То же справедливо и по отношению к культуре. И тут не помогут 100 книг, обязательных для прочтения, ибо каждый будет читать их глазами представителя своей культуры и оценивать сквозь призму своей культуры. Подумайте, как в республиках, где традиционно сильны позиции ислама, будет оцениваться «поведение» Анны Карениной или Маргариты? Как будут восприниматься вызывающие слёзы не только у детей судьбы Муму или Белого Бима (не самых, замечу, «чистых» животных)? Какое впечатление произведёт сюжет «Дамы с собачкой»? Сразу скажу, что это не пустые домыслы, а некоторые выводы из проведённых исследований и из личного опыта. Разумеется, я никоим образом не хочу сказать, что одна культура лучше другой, что представители одной культуры более жестокосердны, чем другие. Ни в коем случае! Но есть разные культурные ценности, есть разные ценностные установки, есть разные паттерны поведения, санкционированные и одобряемые обществом (а значит, культурой), есть разные представления о том, что достойно, что нет, и т.д., и т.п. И не учитывать этого нельзя. В данном случае мой пафос сводится к следующему: просто обязать всех прочитать книги из назначенного списка – это значит сделать колоссальную ошибку. Необходимо многое объяснять, прояснять, разъяснять в той культуре, которая не является первой родной для конкретного человека. Показывать, что, несмотря на подчас многие внешние различия, мы во многом похожи и что у нас есть основа для взаимного понимания и уважения, было бы желание. А это желание надо формировать.

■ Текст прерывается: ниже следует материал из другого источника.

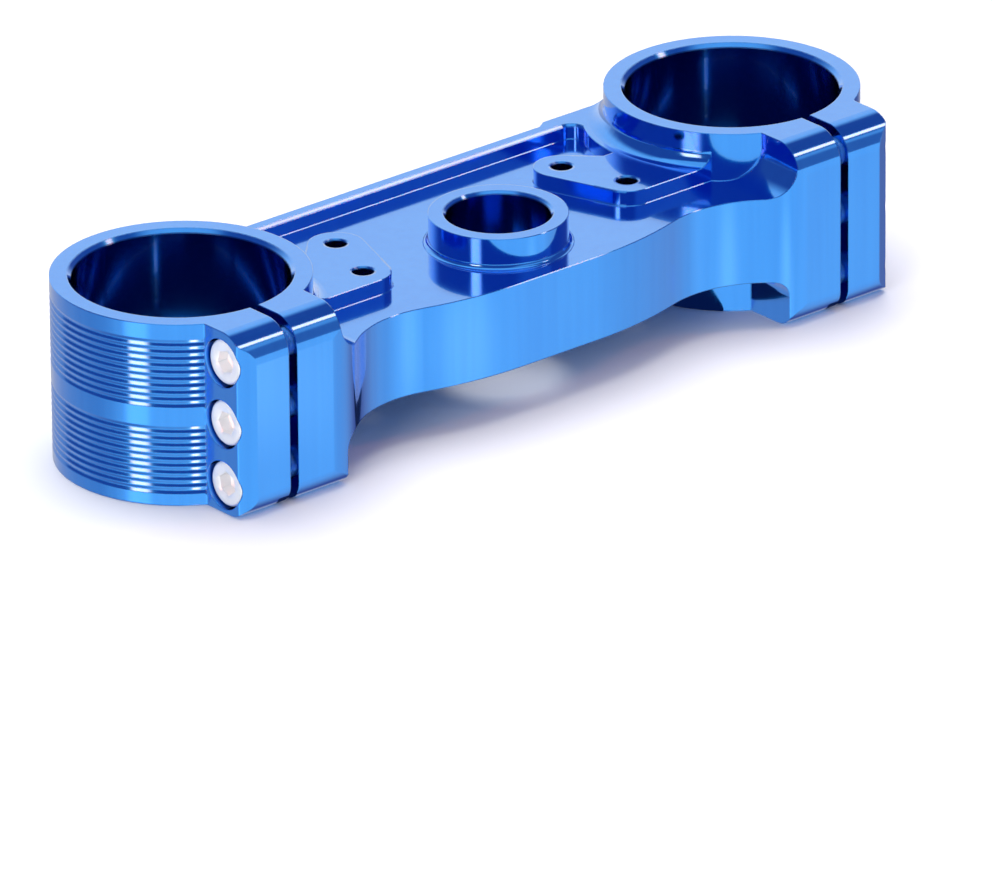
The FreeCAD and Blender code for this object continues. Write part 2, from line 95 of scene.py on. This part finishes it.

К сожалению, у нас ныне нет единого образовательного пространства, о чём уже не один год говорят многие учителя. Сейчас идёт процесс разрушения единого культурного и языкового пространства (вернее – культурно-языкового, если помнить неразрывную связь языка и культуры), полифония превращается в какофонию. Не хочу никого пугать, но если этот процесс завершится, то это приведёт к краху страны как единого целого. Как целостного историко-социо-культурно-языкового образования, имя которому Россия.